=== EXTRACTED ENTRIES ===
************

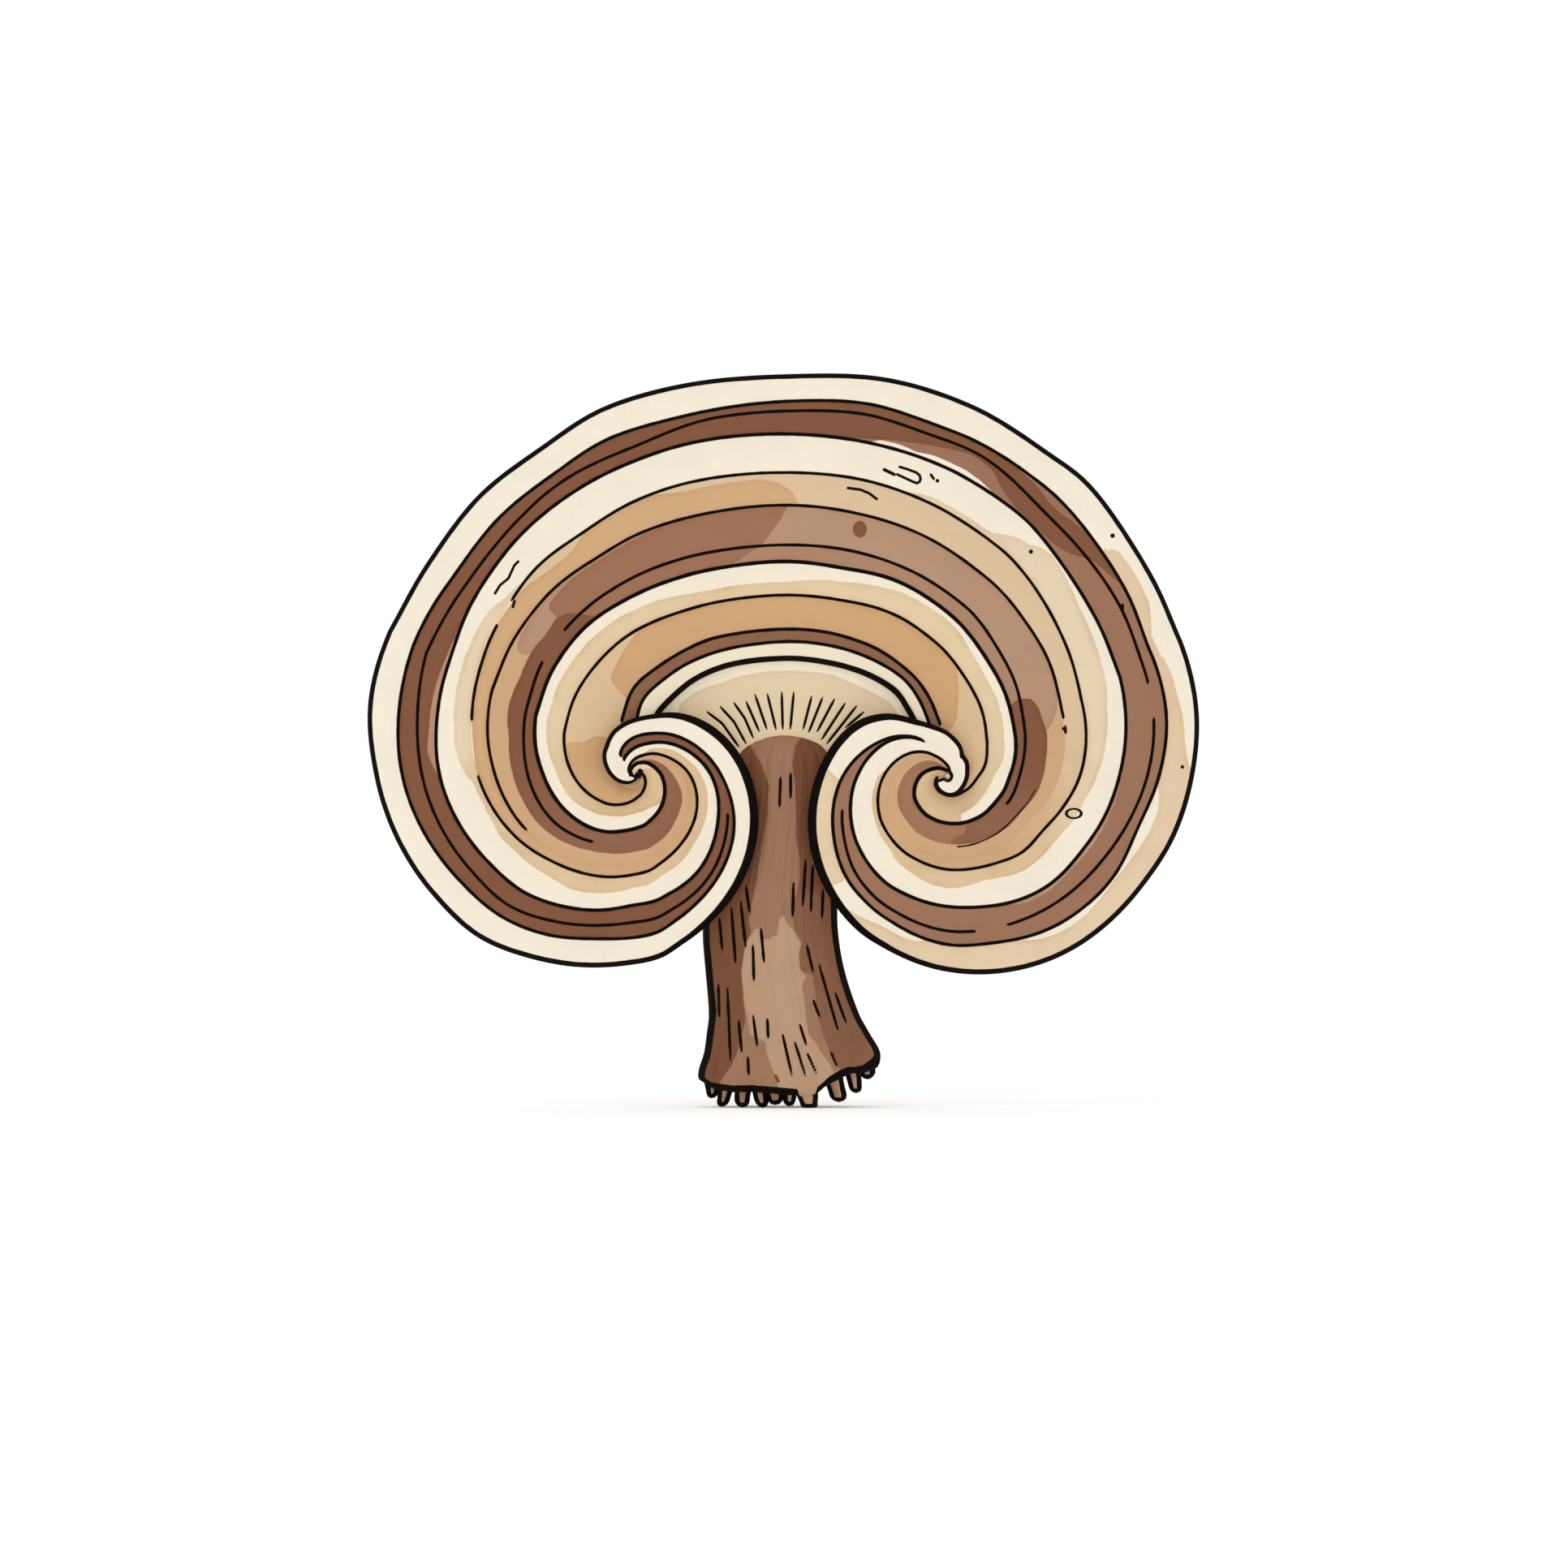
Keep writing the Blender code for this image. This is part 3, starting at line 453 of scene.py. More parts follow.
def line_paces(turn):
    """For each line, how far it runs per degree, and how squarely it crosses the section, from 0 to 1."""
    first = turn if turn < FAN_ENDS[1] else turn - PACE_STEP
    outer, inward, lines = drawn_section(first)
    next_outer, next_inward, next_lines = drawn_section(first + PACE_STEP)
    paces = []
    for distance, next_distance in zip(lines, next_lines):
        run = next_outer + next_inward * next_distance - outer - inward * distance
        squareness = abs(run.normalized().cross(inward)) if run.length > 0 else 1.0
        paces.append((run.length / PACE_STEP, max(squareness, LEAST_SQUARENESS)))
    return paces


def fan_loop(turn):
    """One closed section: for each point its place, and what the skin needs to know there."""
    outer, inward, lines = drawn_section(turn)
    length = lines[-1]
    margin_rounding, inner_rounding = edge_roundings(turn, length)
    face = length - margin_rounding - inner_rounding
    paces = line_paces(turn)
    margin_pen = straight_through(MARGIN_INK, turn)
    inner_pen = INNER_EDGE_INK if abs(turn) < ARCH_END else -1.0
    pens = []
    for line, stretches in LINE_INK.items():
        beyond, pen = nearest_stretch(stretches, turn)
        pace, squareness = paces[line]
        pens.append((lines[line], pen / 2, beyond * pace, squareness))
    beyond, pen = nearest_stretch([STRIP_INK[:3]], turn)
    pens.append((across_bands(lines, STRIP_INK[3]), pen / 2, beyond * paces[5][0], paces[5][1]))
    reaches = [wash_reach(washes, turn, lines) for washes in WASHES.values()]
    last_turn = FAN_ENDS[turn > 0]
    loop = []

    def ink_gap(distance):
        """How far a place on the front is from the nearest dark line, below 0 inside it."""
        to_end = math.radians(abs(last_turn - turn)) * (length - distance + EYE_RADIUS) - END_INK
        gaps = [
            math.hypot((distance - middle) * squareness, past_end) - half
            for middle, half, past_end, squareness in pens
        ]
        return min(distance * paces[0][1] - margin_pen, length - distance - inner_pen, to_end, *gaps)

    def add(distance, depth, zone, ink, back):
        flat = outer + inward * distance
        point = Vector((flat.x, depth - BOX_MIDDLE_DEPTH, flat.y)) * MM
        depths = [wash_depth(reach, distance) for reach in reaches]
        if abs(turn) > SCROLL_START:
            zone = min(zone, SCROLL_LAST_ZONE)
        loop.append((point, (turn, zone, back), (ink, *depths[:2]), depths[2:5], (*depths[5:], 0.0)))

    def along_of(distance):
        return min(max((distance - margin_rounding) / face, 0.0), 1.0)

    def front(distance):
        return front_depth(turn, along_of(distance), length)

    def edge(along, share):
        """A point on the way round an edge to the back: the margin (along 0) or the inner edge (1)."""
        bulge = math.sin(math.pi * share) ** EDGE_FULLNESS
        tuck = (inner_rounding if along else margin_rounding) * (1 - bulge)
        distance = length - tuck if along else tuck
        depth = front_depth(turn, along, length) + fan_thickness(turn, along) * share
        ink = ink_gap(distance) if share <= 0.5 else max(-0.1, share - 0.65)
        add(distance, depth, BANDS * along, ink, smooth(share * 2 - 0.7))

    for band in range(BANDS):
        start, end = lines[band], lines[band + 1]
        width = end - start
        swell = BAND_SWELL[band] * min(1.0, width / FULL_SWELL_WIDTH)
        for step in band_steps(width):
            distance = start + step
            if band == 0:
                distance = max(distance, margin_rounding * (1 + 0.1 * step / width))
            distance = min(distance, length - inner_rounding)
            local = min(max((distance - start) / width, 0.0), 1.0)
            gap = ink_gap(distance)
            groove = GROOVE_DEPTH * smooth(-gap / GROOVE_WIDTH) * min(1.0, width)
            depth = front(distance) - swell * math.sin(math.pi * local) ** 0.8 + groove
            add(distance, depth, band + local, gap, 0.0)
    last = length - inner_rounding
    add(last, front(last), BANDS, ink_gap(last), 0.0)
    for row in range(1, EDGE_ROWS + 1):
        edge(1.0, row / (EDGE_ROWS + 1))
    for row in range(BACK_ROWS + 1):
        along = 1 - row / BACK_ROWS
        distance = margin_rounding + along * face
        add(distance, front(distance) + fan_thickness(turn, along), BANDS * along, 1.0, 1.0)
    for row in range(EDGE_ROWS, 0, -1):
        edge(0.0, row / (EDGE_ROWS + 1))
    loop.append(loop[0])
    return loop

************

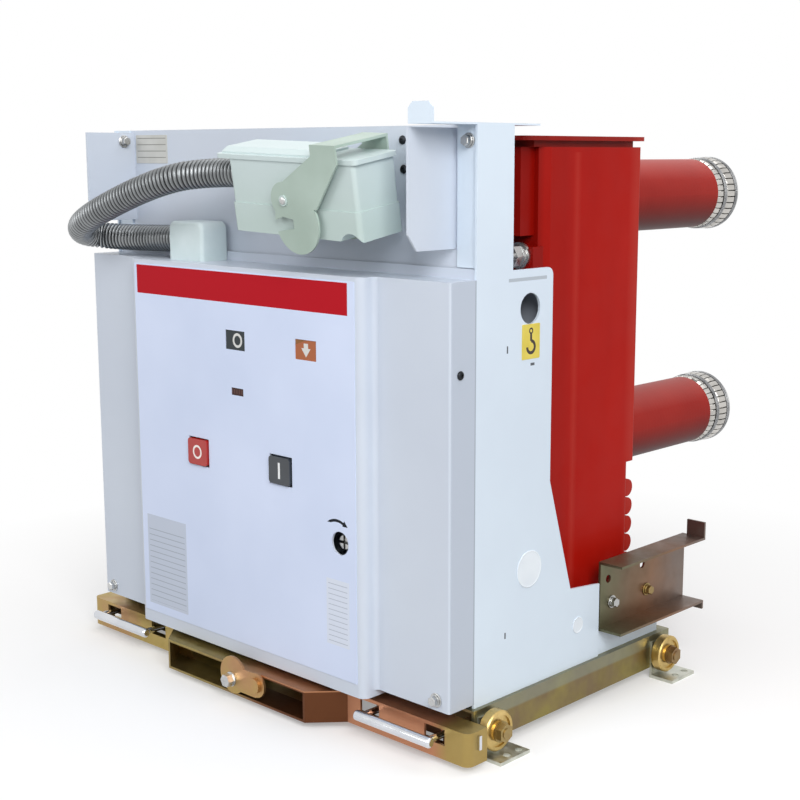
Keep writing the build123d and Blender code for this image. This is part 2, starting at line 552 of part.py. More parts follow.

************

=== WHAT YOU NEED TO DO ===
Your output shall consist solely of the lines from the line with "Keep writing the Blender" to the line with "return paces", reproduced exactly, both ends included.

=== RESPONSE TO THE TASK ===
Keep writing the Blender code for this image. This is part 3, starting at line 453 of scene.py. More parts follow.
def line_paces(turn):
    """For each line, how far it runs per degree, and how squarely it crosses the section, from 0 to 1."""
    first = turn if turn < FAN_ENDS[1] else turn - PACE_STEP
    outer, inward, lines = drawn_section(first)
    next_outer, next_inward, next_lines = drawn_section(first + PACE_STEP)
    paces = []
    for distance, next_distance in zip(lines, next_lines):
        run = next_outer + next_inward * next_distance - outer - inward * distance
        squareness = abs(run.normalized().cross(inward)) if run.length > 0 else 1.0
        paces.append((run.length / PACE_STEP, max(squareness, LEAST_SQUARENESS)))
    return paces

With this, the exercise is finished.